Greystone Group in Arlington, VA, said there is a dynamic revolution taking place in the national workforce. Workers can expect changing careers as much as 14 times during their lifetime. Three quarters of all jobs will require a college degree, slightly more than half of all citizens hold these secondary education degrees. Long range projects conclude there will be a national shortage of 5.3 million skilled workers before year 2010. But even by filling these highly specialized jobs short-term, as the markets evolve, those workers too will require new job training.
"These and other statistics are staggering as far as the dramatic changes taking place in both the New York state and national workforces and unfortunately neither public policy nor investment is keeping up with these changes," said Steve Gunderson of Greystone.

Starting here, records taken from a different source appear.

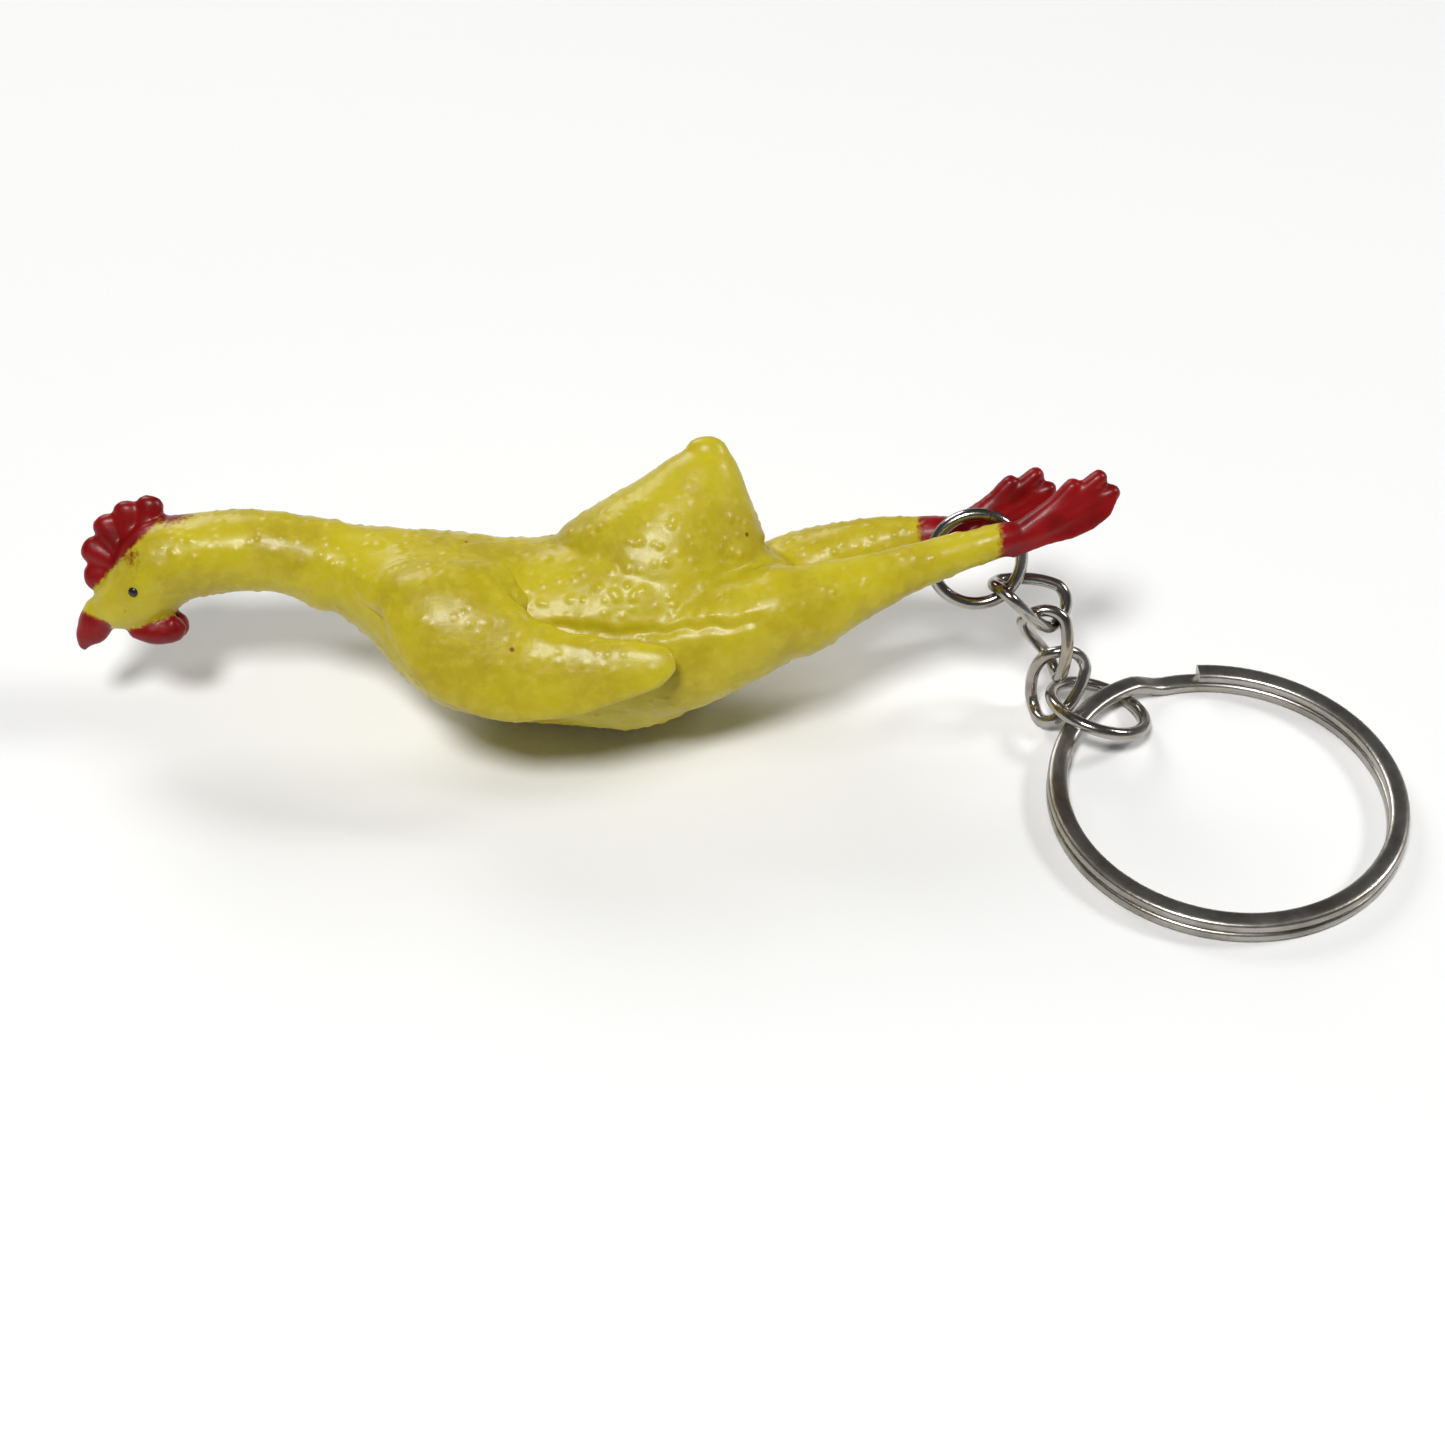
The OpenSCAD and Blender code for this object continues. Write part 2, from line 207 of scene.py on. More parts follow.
neck = {
    "rows": [[-46.0, 0, 7.1, 3.6, 3.5], [-44.2, 0, 7.3, 3.5, 3.5], [-42.0, 0, 7.6, 3.5, 3.4],
             [-39.1, 0, 7.8, 3.4, 3.3], [-35.9, 0, 7.4, 3.4, 3.4], [-32.6, 0, 6.4, 3.9, 3.8]],
}

head = {
    "rows": [[-45.0, 0, 7.2, 3.6, 3.5], [-46.9, 0, 6.7, 3.7, 3.6], [-48.1, 0, 5.3, 3.5, 3.4],
             [-49.4, 0, 4.1, 3.1, 3.0], [-50.8, 0, 3.2, 2.4, 2.4], [-51.8, 0, 2.7, 1.8, 1.8],
             [-52.5, 0, 2.4, 1.4, 1.3]],
}

beak = {
    "rows": [[-52.1, 0, 2.9, 1.2, 1.2], [-52.6, 0, 2.0, 1.45, 1.3], [-53.1, 0, 1.0, 1.4, 1.1],
             [-53.7, 0, 0.2, 1.0, 0.75], [-54.0, 0, -0.5, 0.45, 0.35]],
}

legs = {
    "left": [[4.4, 4.3, 3.4, 4.0, 4.0], [6.5, 4.2, 3.6, 3.8, 3.7], [9.4, 3.9, 4.7, 3.05, 3.0],
             [12.6, 3.5, 5.9, 2.4, 2.3], [15.8, 3.1, 7.0, 1.95, 1.9], [18.7, 2.8, 7.9, 1.7, 1.7],
             [21.6, 2.7, 8.8, 1.5, 1.6], [23.7, 2.7, 9.4, 1.35, 1.4]],
    "right": [[4.4, 4.3, 3.4, 4.0, 4.0], [6.5, 4.2, 4.7, 3.8, 3.7], [9.4, 3.9, 6.2, 3.05, 3.0],
              [12.6, 3.5, 7.4, 2.4, 2.3], [15.8, 3.1, 8.1, 1.95, 1.9], [18.7, 2.8, 8.6, 1.5, 1.6]],
}


def mirrored(rows, side):
    return [[r[0], side * r[1]] + list(r[2:]) for r in rows]


comb = {
    "root": (-49.3, 6.0),        # x and z
    "tips": [(-52.8, 5.5), (-52.8, 7.9), (-51.5, 10.0), (-49.6, 11.2), (-47.6, 11.6)],
    "rootSize": (0.8, 0.95), "middleSize": (1.0, 0.95), "tipSize": (1.16, 0.78),
    "middleAt": 0.6,             # share of the way from the root to a tip
    "web": [(-52.9, 4.4), (-53.0, 6.8), (-52.2, 8.9), (-50.7, 10.5), (-48.8, 11.3), (-46.9, 11.2),
            (-46.2, 10.2), (-49.3, 6.0)],
    "thick": 1.2,
}


def addComb(bm):
    rootX, rootZ = comb["root"]
    for x, z in comb["tips"]:
        middleX = rootX + comb["middleAt"] * (x - rootX)
        middleZ = rootZ + comb["middleAt"] * (z - rootZ)
        rows = [[rootX, 0, rootZ, *comb["rootSize"]],
                [middleX, 0, middleZ, *comb["middleSize"]],
                [x, 0, z, *comb["tipSize"]]]
        loft(bm, ringPlaces(rows))
    plate(bm, comb["web"], comb["thick"], 0)


wattles = {
    "rows": [[-49.2, 0.6, 1.1, 0.85, 0.8], [-47.6, 0.75, 0.95, 1.15, 0.95], [-46.0, 0.8, 1.2, 1.15, 0.95]],
}

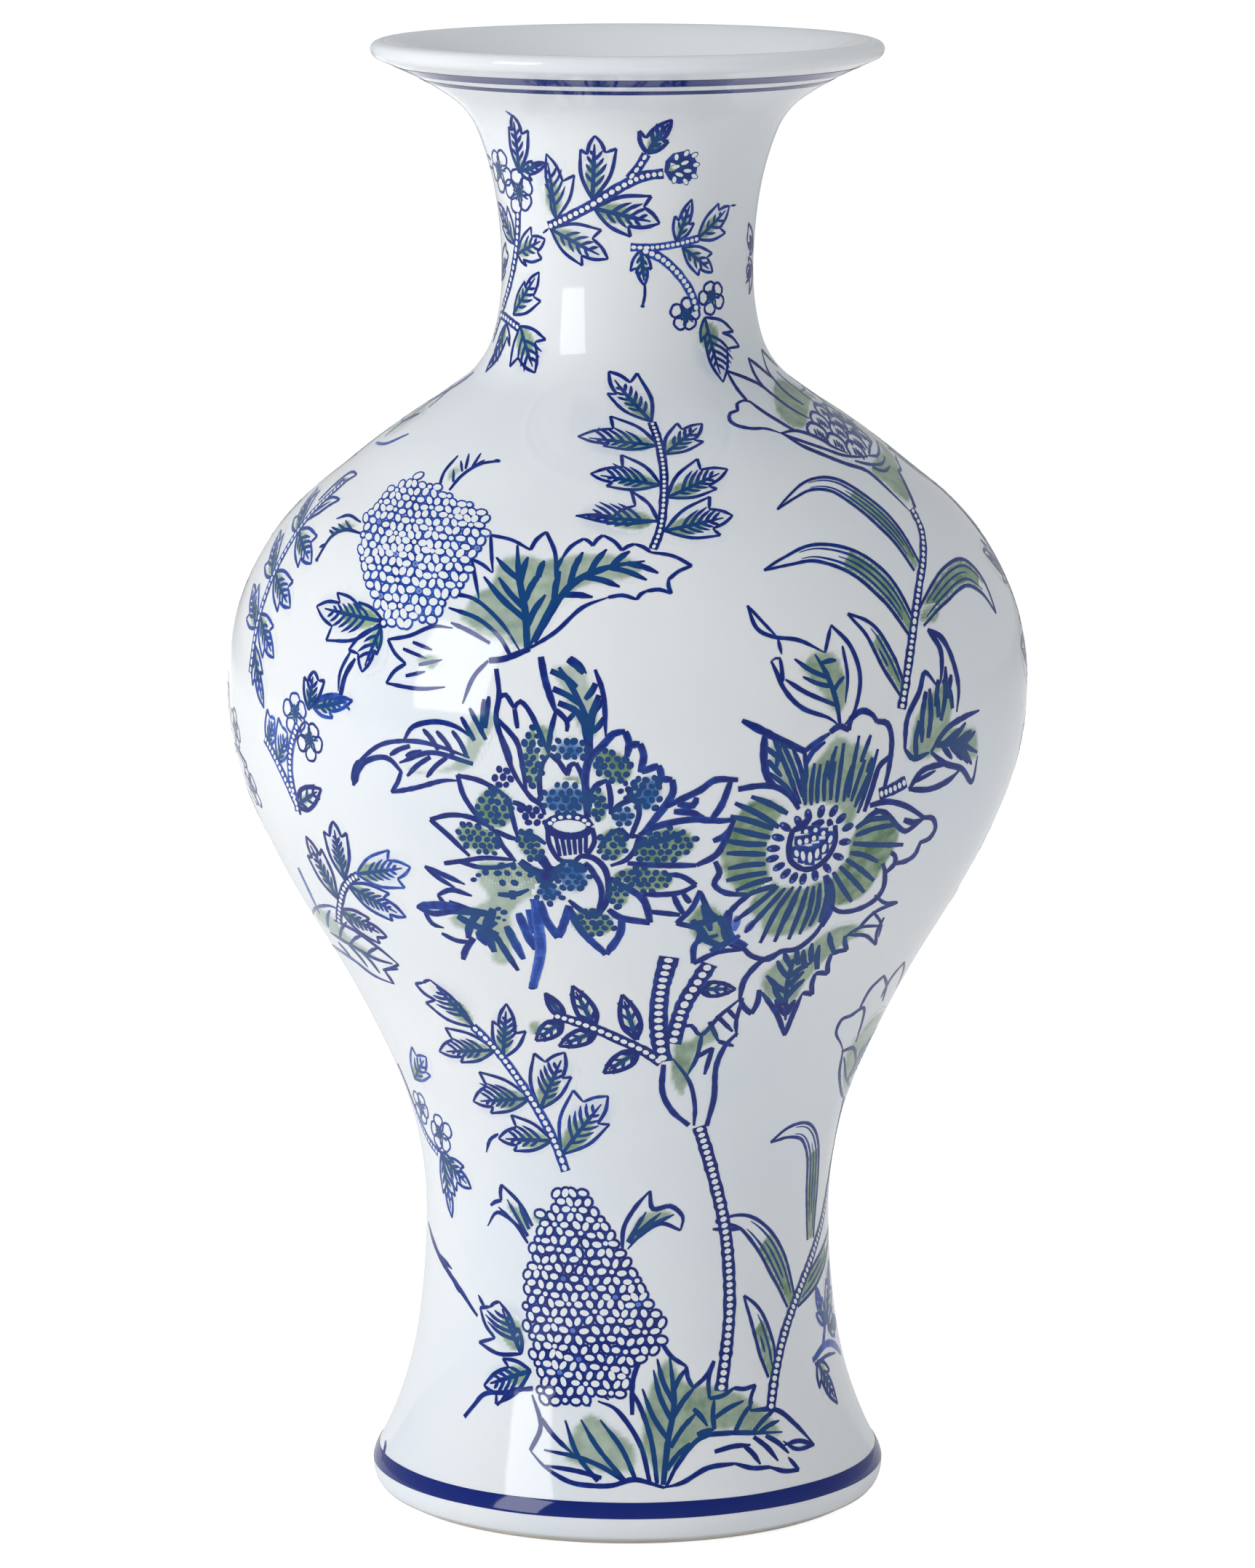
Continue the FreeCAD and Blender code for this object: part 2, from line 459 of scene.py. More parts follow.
def alongAt(height):
    # how far up the outline a height lies
    low, high = 0.0, outside.length
    while high - low > 0.001:
        middle = (low + high) / 2
        if outside.at(middle)[1] < height:
            low = middle
        else:
            high = middle
    return low


def brushedBand(name, replaced):
    # a ring of colour from one turn of the brush: its edges waver and its tone drifts round the vase
    low, high = (alongAt(level / mm) for level in bandLevels[replaced])
    spread = bandLook["rimSpread"] if replaced.startswith("rim") else 0.0
    low, high = low - spread, high + spread
    corners, tones, edges, faces = [], [], [], []
    for k in range(bandLook["segments"]):
        turn = 2 * math.pi * k / bandLook["segments"]
        spot = Vector((math.cos(turn), math.sin(turn), low * 0.1)) * 3
        for share in bandLook["shares"]:
            waver = bandLook["waver"] * noise.noise(spot + Vector((0, 0, share * 7)))
            s = (low + high) / 2 + share * ((high - low) / 2 + waver)
            corners.append(onVase(0.0, s, bandLook["lift"], turn))
            drift = noise.noise(spot * 1.7 + Vector((4, 1, share * 0.4)))
            tones.append(bandLook["tone"] + bandLook["toneDrift"] * drift)
            edges.append(1.0 if abs(share) == 1.0 else 0.0)
    rows = len(bandLook["shares"])
    for k in range(bandLook["segments"]):
        after = (k + 1) % bandLook["segments"]
        for j in range(rows - 1):
            faces.append((k * rows + j, after * rows + j, after * rows + j + 1, k * rows + j + 1))
    paintPiece(name, corners, faces, tones, edges, [0.0] * len(corners), ink, [replaced])


brushedBand("footBandBrush", "foot_band")
brushedBand("rimBandWideBrush", "rim_band_wide")
brushedBand("rimBandFineBrush", "rim_band_fine")
print("bands laid")


brushLook = {
    "step": 1.3,
    "weight": 1.3,
    "wobble": 0.10,
    "washCell": 0.9,
    "lifts": {"wash": 0.04, "ink": 0.08, "white": 0.13, "over": 0.17},
    "layer": 0.0003,  # how far each stroke is lifted over the one before it, so that none coincide
    "washLayer": 0.0006,
    "bleedLifts": (-0.014, 0.012),  # a faint halo lies under the green, a strong one over it
}
chance = random.Random(7)
coats = {}
washShapes = []


def startRegion():
    # fresh coats of paint for one part of the vase
    for kind in brushLook["lifts"]:
        coats[kind] = {"corners": [], "faces": [], "tone": [], "edge": []}
    washShapes.clear()


def put(kind, x, y, tone=1.0, edge=0.0, extra=0.0):
    coat = coats[kind]
    coat["corners"].append((x, y, brushLook["lifts"][kind] + extra))
    coat["tone"].append(tone)
    coat["edge"].append(edge)
    return len(coat["corners"]) - 1


def smoothPath(points, step=None):
    # points along a soft curve that passes through the few points given
    step = step or brushLook["step"]
    first, last = points[0], points[-1]
    ahead = (2 * first[0] - points[1][0], 2 * first[1] - points[1][1])
    beyond = (2 * last[0] - points[-2][0], 2 * last[1] - points[-2][1])
    run = [ahead] + list(points) + [beyond]
    path = []
    for a, b, c, d in zip(run, run[1:], run[2:], run[3:]):
        pieces = max(2, round(math.dist(b, c) / step))
        for k in range(pieces):
            t = k / pieces
            path.append(tuple(0.5 * (2 * b[i] + (c[i] - a[i]) * t
                                     + (2 * a[i] - 5 * b[i] + 4 * c[i] - d[i]) * t * t
                                     + (3 * b[i] - a[i] - 3 * c[i] + d[i]) * t**3) for i in (0, 1)))
    return path + [last]


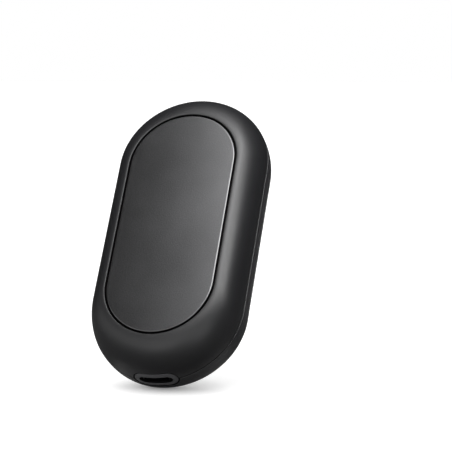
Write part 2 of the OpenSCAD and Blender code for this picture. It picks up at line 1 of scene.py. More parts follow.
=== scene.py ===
"""Rechargeable hand warmer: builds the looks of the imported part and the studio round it.

The part stands on its port end: X across the palm, Y through the thickness (heating plate towards -Y,
button towards +Y), Z along the length. Every size is in metres. A height is measured from the seam
between the two covers outwards: towards -Y on the front cover and towards +Y on the rear cover.
"""

import json
import math

import bmesh
import bpy
import numpy as np
from bpy.props import FloatProperty, FloatVectorProperty, PointerProperty
from bpy.types import Operator, Panel, PropertyGroup
from mathutils import Matrix, Vector, geometry


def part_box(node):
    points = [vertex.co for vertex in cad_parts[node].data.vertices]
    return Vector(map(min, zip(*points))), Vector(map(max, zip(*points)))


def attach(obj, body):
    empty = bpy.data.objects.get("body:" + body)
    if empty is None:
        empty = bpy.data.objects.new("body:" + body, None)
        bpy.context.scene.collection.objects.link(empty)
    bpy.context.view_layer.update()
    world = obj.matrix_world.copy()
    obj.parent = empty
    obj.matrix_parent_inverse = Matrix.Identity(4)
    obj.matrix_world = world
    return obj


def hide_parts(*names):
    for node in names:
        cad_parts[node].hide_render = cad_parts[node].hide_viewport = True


bl_info = {
    "name": "Rechargeable hand warmer",
    "version": (1, 0, 0),
    "blender": (4, 5, 0),
    "location": "3D View > Sidebar > Hand warmer",
    "description": "Builds a rechargeable hand warmer and a small studio round it",
    "category": "Object",
}

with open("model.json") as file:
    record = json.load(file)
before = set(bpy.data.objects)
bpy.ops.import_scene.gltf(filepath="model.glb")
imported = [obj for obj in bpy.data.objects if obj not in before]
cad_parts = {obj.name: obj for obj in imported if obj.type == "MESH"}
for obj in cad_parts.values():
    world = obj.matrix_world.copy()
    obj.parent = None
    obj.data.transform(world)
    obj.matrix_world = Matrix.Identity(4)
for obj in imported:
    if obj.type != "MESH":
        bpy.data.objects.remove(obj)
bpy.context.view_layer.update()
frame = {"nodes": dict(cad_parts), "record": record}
PLATE_LOW, PLATE_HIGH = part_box("heating_plate")
BUTTON_LOW, BUTTON_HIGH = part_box("power_button")
PORT_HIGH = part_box("port_surround")[1]
REAR_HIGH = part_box("rear_shell")[1]

# Fineness of the surfaces
QUARTER_STEPS = 60  # columns in each quarter turn of an outline
SIDE_STEPS = 14  # columns along each straight side
LOW_LEVELS = 12  # levels beside the port
HIGH_LEVELS = 46  # levels from there to the flat face
GAP_ROWS = 3  # rows of the seam's shadow gap: its floor and its wall
ROUND_STEPS = 5  # rows in a small rounded edge
CAP_ROWS = 5  # rows across a flat cap
ZONE_COLUMNS = 16  # columns on each side of the port that its opening is let into
ZONE_ROWS = 9  # rows between the port's opening and the plain skin
RING_TURN_STEPS = 18  # columns in each quarter turn of the port ring
RING_SIDE_STEPS = 24  # columns along each straight side of that ring
RING_ROWS = 12  # rows across the ring's face
DISH_ROWS = 14  # rows of the button's dished ring
CIRCLE_STEPS = 160  # columns round the button's hole
WELL_STEPS = 40  # columns round a light's hole
SYMBOL_REACH = 0.0036  # radius of the middle of the button's face, which holds its symbol
SYMBOL_ROWS = 80  # rings of that middle
BUTTON_REST = 0.0037  # radius from which the rest of the face has wider rings
BUTTON_ROWS = 8  # rings of that rest
BUTTON_STEPS = 360  # columns round the button
LEVEL_RIM = 0.00015  # width of the level ring round each hole, which keeps the flat face evenly shaded
MERGE_WITHIN = 2e-6  # points that lie closer together than this are made one

# The seam's shadow gap by its floor, the foot and the head of its wall and the end of its worn edge: levels
# as shares of its half width, and depths as shares of its depth
GAP_LEVEL_SHARES = np.array([0, 0.9, 1, 1.3])
GAP_DEPTH_SHARES = np.array([1, 1, 0.2, 0])

MM = 0.001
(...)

Reductions in workforce investments continue to compound the problem, "We spend $42 billion annually on unemployment and only $6 billion in job training and some school districts in the United States spend more money than the nation invests in job training for the entire country," Gunderson said.
New York faces different problems in each of its regions, with center-state facing the loss of manufacturing jobs, New York City faces the loss of high-tech and banking jobs as industries move jobs off shore.
David Mathis, NYATEP president said, "Workers who lose their jobs because of off shoring often do not have the skills to enter into new field of work, and those of us responsible for helping these workers achieve such skills simply need more resources."
In the capital region (Albany,) "our need is finding highly skilled and educated workers to fill jobs in emerging technologies such as nanotechnology," said Dan Gentile, executive director of the Capital Region Workforce Investment Board. Workers are interested in these jobs, but they need appropriate training to perform the duties high tech requires. "This type of training is not cheap, but failure to build the pipeline for these new high wage jobs is much more costly."